→ **What to do**
Copy every line of the records below that holds the word "axes".

→ **Material for the task**
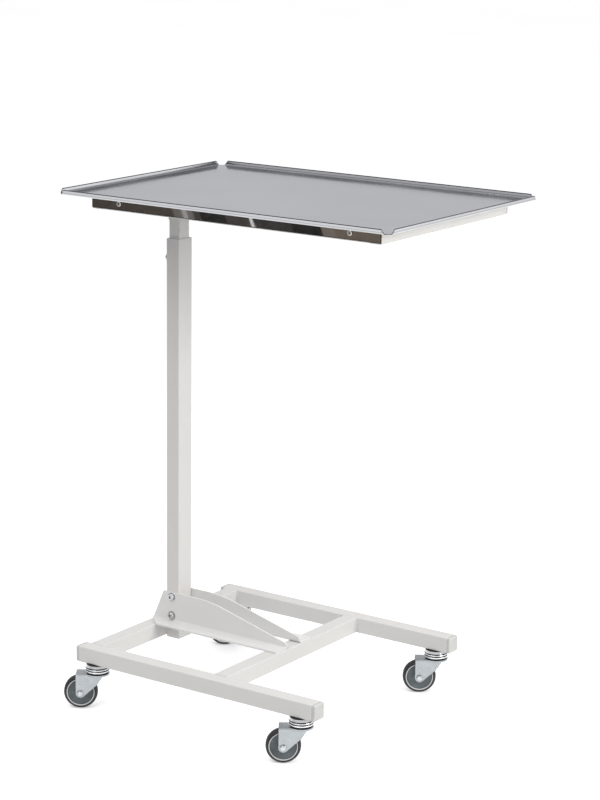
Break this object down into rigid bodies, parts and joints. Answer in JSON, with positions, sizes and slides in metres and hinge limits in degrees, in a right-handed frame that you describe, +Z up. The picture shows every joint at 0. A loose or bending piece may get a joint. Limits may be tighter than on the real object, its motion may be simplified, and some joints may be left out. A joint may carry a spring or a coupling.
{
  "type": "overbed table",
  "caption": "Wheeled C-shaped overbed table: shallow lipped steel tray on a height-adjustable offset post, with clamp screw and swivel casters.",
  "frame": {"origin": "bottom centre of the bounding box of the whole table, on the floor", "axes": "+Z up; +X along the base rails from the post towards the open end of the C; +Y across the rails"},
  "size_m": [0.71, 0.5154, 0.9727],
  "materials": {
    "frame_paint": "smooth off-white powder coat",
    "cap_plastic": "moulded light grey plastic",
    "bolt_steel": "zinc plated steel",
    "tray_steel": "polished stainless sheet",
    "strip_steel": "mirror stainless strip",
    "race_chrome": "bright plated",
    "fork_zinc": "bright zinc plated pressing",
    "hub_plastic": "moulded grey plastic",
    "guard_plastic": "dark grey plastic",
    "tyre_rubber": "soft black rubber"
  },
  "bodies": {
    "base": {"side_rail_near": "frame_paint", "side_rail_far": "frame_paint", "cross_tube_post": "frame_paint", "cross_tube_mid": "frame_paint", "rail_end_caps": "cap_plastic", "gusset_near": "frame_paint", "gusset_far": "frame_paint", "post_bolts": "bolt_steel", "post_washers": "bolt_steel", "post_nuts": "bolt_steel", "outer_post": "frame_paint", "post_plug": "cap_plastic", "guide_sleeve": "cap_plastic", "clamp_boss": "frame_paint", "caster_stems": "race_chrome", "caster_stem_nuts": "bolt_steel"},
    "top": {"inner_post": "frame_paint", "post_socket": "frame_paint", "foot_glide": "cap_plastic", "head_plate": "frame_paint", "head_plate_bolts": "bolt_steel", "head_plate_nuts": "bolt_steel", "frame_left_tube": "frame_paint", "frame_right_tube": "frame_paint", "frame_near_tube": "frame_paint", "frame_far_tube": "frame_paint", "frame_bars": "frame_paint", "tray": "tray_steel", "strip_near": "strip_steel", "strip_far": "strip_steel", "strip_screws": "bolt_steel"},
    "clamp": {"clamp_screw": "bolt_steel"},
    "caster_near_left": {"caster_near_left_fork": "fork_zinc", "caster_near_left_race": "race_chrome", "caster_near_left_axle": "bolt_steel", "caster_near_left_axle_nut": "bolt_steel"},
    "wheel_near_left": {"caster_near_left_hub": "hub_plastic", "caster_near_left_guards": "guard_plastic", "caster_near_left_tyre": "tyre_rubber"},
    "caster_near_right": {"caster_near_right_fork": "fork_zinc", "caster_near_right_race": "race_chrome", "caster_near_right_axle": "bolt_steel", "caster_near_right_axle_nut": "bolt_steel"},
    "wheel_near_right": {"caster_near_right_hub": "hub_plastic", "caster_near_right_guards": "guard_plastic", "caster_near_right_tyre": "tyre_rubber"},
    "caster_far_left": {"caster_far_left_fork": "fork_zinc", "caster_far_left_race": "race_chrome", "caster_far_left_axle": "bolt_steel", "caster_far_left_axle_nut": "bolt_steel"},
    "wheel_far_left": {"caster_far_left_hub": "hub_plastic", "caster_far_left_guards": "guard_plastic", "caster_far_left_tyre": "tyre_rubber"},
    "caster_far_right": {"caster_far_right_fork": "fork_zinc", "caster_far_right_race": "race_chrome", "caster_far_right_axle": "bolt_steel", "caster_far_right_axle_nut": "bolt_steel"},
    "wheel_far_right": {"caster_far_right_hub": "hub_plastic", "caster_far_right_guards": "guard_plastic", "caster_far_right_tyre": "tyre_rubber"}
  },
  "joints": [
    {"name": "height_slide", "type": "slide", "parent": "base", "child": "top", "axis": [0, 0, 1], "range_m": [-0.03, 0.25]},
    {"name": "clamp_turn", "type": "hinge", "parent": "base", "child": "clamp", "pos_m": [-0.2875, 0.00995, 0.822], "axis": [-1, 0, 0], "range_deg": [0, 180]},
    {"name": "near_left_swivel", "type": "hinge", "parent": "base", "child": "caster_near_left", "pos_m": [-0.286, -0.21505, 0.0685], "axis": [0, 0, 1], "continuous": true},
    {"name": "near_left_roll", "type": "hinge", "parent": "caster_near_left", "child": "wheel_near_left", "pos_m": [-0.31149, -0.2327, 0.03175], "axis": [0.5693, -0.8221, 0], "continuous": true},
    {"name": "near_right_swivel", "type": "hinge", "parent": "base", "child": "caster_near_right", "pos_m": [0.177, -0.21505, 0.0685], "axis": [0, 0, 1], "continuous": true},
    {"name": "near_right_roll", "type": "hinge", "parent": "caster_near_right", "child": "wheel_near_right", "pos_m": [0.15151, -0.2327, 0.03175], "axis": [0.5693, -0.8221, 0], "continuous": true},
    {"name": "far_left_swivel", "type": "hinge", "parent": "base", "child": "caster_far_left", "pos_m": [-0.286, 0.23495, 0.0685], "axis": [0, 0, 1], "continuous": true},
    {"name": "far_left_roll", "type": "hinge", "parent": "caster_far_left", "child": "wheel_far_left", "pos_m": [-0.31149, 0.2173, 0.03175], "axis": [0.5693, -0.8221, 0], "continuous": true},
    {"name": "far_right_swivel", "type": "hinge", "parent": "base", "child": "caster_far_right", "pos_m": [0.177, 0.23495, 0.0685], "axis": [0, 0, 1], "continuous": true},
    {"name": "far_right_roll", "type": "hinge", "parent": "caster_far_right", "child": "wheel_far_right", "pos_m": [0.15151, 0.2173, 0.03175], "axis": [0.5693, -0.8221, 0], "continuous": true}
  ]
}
---
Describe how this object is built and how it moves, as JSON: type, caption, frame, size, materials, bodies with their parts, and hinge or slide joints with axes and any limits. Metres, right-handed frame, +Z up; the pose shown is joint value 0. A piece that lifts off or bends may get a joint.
--
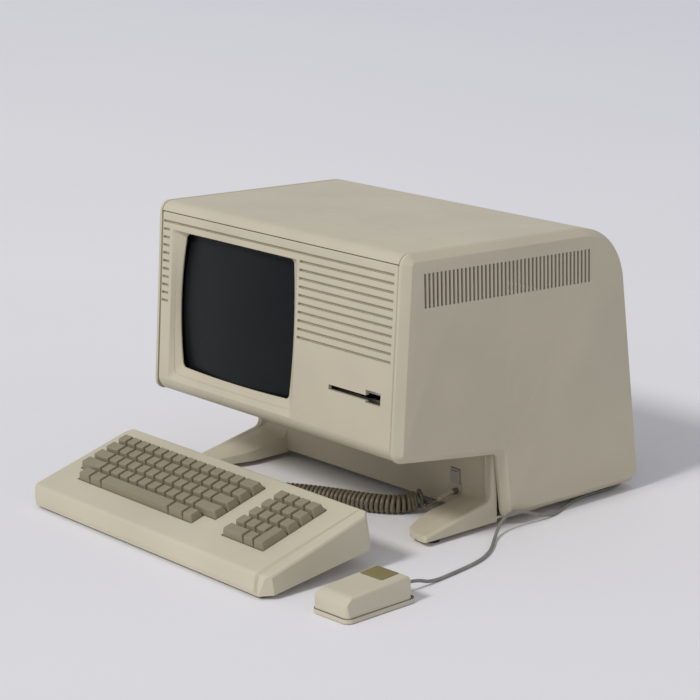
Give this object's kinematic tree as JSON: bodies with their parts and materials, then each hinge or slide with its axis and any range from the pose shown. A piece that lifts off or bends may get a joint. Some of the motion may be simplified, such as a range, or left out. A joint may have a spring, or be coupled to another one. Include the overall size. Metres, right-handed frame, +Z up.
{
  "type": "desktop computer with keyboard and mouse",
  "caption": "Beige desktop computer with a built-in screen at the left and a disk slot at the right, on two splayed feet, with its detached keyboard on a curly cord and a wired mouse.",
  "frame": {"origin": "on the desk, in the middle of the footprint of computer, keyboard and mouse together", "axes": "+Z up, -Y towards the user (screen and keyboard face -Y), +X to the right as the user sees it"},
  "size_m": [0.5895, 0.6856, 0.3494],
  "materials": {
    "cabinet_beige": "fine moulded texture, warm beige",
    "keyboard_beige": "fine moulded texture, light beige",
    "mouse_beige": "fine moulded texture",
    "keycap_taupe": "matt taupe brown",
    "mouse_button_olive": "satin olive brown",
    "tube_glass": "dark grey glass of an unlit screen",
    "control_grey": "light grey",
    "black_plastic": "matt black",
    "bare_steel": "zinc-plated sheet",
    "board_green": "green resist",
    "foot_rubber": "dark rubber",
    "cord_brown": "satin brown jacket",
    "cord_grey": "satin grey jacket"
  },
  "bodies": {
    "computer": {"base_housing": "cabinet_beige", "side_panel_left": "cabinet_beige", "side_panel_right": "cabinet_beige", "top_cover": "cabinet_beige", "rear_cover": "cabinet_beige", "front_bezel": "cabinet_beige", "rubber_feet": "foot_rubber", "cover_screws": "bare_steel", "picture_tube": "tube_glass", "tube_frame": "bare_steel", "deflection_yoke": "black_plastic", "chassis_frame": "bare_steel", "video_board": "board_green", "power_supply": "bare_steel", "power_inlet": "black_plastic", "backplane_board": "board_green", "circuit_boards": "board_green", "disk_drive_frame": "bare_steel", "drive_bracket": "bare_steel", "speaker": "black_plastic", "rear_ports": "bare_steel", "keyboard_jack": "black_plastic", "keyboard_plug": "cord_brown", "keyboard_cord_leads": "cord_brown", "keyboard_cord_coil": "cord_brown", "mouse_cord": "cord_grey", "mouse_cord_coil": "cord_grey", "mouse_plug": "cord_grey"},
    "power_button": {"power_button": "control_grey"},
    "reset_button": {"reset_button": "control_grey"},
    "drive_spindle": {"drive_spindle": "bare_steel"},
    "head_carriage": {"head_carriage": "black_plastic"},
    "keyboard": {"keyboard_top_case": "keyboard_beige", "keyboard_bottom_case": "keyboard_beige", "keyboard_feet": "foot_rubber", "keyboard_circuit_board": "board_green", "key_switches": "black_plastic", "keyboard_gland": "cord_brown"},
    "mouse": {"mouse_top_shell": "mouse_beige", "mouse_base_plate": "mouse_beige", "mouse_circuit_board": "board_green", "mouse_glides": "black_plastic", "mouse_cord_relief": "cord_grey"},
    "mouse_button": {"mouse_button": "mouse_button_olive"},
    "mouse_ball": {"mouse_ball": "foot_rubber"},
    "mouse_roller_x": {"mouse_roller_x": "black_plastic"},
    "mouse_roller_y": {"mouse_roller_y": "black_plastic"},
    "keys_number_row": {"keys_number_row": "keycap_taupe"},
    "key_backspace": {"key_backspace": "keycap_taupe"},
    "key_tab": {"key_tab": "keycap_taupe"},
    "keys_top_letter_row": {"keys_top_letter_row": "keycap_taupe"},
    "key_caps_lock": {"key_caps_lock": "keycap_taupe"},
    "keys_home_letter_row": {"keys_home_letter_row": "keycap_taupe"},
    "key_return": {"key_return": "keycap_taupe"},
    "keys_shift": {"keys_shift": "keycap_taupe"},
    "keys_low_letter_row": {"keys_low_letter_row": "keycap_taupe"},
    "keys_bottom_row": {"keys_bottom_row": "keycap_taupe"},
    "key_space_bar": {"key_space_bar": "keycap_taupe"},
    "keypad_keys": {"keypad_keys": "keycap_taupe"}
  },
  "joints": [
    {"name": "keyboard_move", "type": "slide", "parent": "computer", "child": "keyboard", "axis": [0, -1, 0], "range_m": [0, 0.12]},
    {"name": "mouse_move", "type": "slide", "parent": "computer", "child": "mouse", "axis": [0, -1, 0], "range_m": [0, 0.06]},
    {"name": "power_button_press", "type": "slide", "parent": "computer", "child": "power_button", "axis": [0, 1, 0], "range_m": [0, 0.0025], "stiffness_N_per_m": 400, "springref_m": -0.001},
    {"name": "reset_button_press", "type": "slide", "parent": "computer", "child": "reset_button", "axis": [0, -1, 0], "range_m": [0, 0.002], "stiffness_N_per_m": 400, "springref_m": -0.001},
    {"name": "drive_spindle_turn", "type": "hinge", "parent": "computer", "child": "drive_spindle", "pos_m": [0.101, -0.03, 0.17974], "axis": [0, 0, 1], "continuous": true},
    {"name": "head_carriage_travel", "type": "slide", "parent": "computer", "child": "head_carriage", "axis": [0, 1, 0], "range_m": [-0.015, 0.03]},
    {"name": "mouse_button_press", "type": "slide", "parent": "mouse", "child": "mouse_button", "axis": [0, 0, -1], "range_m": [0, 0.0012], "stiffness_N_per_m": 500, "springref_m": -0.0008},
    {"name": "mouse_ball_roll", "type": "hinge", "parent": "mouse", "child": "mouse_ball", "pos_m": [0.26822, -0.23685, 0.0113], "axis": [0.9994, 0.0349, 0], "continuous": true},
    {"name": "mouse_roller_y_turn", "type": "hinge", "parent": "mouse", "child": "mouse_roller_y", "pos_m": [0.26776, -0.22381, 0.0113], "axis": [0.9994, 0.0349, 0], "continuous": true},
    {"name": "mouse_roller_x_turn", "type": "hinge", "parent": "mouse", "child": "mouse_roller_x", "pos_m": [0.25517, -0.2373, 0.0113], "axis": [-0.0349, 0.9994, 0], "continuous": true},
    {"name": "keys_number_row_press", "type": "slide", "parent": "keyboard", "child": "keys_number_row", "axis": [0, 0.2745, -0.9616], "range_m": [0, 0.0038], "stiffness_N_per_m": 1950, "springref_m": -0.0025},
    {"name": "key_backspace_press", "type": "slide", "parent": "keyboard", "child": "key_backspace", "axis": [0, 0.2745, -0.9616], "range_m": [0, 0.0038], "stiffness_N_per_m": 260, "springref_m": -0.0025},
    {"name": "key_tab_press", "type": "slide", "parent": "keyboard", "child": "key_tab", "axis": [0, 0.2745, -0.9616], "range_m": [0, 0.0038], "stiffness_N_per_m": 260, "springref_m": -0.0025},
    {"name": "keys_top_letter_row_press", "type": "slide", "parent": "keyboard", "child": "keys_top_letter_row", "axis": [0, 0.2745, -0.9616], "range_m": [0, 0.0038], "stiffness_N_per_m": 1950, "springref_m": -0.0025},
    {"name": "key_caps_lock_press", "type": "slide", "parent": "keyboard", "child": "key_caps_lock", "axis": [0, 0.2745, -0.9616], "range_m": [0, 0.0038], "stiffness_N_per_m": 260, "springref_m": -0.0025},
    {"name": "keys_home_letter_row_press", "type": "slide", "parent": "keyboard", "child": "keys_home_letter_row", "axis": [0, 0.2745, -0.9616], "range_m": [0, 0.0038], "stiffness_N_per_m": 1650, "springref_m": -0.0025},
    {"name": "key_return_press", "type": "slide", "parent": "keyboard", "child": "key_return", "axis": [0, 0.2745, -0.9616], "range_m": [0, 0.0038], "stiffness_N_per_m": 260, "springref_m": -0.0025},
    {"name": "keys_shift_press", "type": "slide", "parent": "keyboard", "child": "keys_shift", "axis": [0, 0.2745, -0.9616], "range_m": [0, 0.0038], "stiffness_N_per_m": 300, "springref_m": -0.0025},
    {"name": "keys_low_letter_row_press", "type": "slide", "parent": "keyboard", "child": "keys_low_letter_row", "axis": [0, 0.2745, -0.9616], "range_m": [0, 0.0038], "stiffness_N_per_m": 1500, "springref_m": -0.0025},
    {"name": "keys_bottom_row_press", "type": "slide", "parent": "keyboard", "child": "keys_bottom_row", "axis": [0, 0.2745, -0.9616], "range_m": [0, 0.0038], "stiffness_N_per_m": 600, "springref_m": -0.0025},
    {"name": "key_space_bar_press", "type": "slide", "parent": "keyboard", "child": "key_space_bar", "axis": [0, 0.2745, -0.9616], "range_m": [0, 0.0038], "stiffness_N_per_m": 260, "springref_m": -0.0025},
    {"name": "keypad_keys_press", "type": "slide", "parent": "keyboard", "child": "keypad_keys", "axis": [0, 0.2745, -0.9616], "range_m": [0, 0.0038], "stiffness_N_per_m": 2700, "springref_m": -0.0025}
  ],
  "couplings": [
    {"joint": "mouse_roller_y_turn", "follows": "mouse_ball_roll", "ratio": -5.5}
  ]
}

→ **Exercise response**
  "frame": {"origin": "bottom centre of the bounding box of the whole table, on the floor", "axes": "+Z up; +X along the base rails from the post towards the open end of the C; +Y across the rails"},
Describe how this object is built and how it moves, as JSON: type, caption, frame, size, materials, bodies with their parts, and hinge or slide joints with axes and any limits. Metres, right-handed frame, +Z up; the pose shown is joint value 0. A piece that lifts off or bends may get a joint.
  "frame": {"origin": "on the desk, in the middle of the footprint of computer, keyboard and mouse together", "axes": "+Z up, -Y towards the user (screen and keyboard face -Y), +X to the right as the user sees it"},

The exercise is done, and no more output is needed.